25/05/17

Nero.

Non ho nomi per i miei nuovi nemici, perciò glieli assegno ad libitum. Ho deciso che ti chiami D. Ora, D, non so che faccia hai. Anche se posso supporre che, con buona probabilità, mi assomigli in qualche cosa. Sarà un tratto della mascella, un qualcosa nello sguardo, le mani. Non mi interessa. Eppure sono un po' di giorni che vado a letto e mi trovo a pensare al modo in cui ti potrei fare male. Non c'è nulla effettivamente da pensare. Queste cose seguono l'istinto. Il mio istinto dice che ti devo sbranare la faccia. Perché? Perché sbranare la faccia, mi sa di qualcosa di animalesco, spietato e crudele. Perché non puoi nascondere la tua faccia sbranata, ma una cicatrice altrove la puoi nascondere senza problemi. Perché non ti aspetti che qualcuno venga a sbranarti la faccia. Al massimo ti puoi aspettare che qualcuno venga e ti prenda a pugni o a calci o, nel migliore dei casi, ti dia una coltellata. Invece voglio camminare verso di te, fermarti un attimo, prenderti per i capelli in modo da piegarti la testa verso destra e sbranarti la faccia. Il corpo umano è resistente e crudo, quindi un pensiero che dovrò tenere a mente sarà "mordi dieci volte più forte di quanto pensi servirebbe". Per prima cosa ti strapperò una guancia e poi la sputerò per terra. Voglio sentire il tuo sangue sulle labbra, sul mento e sulla barba. Il problema è che a questo punto sarai ancora in piedi, perciò per un attimo dovrò tornare al vecchio caro calcio nei coglioni. E quando sarai a terra continuerò a darti calci su tutto il corpo finché la smetti di muoverti eccessivamente. Dovrei evitare la faccia, ma sono un tipo che si fa prendere la mano in certi casi. Quando sarai fermo, ti staccherò a morsi orecchie e labbra. Il naso no. Non mi ispira. Ci camminerò sopra. Un'altra cosa bella da mangiare sarebbe un tuo occhio. E poi? Comunque mi hai visto, quindi devo ammazzarti. Gli ultimi morsi saranno al collo. Poi mi siedo e attendo il dissanguamento. Conoscendomi, metterò un po' di musica. Per creare contrasto sarà qualcosa come:





Hai notato che sembra non esserci un perché, D?

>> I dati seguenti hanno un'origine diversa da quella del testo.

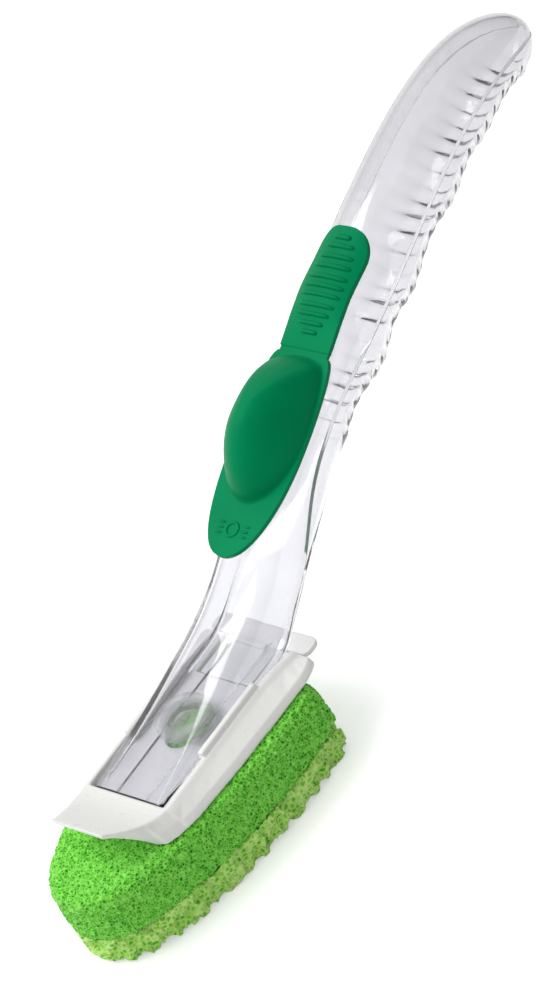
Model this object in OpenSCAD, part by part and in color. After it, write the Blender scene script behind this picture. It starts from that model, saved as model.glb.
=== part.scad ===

Il problema è che hai giocato con il cibo. L'ho fatto anche io. Per questo so quanto sia sbagliato. Pare che tutti i tratti che odiamo nelle altre persone siano in verità tratti di noi che non vogliamo vedere in noi stessi e che quando scorgiamo negli altri ci ricordano quelle parti di noi stessi che odiamo. Quasi nessuno se la prende con se stesso, mentre invece è facile proiettare questo odio sugli altri. E così farò io. Ipocrita, lo so. Ciò non toglie che se ti comporti da coglione, prima o poi qualcosa di brutto accade. Potevi non saperlo, ma era il mio cibo, D.


Purtroppo non accadrà nulla di ciò. Sono sotto copertura, non posso prendere questi rischi. Quindi, accadrà qualcosa di simile, ma solo metaforicamente. E ti assicuro che farà molto più male di morire. Stai sempre all'erta. Non mi vedrai arrivare. L'inferno ti sembrerà un posto simpatico in cui vivere quando sarò passato da te.







A volte mi nutro del dolore altrui. So che non si fa. Sono rimasugli delle mie psicopatie. C'è un sottile piacere nel farlo che mi attira. Leggere dolore, vedere dolore. In video, nella realtà. Non si fa. E' meglio che non si sappia. E la cosa paradossale è che a volte scendo così a fondo nel dolore degli altri e ne cerco sempre di più, sempre di più, finché non finisco per trovare qualcosa che fa male anche a me. Lì capisco che mi sarei dovuto fermare prima. Succede ogni volta. Eppure continuo e continuo in una morbosa analisi fredda di quello che vi fa stare male. E' probabilmente il prezzo da pagare per questo il banchetto di lusso che sono le vostre lacrime e le vostre emozioni negative. Non ragiono sulle motivazioni che mi spingono a farlo. Una sarà comprendere cosa accade e prepararmi per quando sarà il mio turno. L'altra è solo godere e brindare sulle disgrazie altrui. Brindare con il sorriso.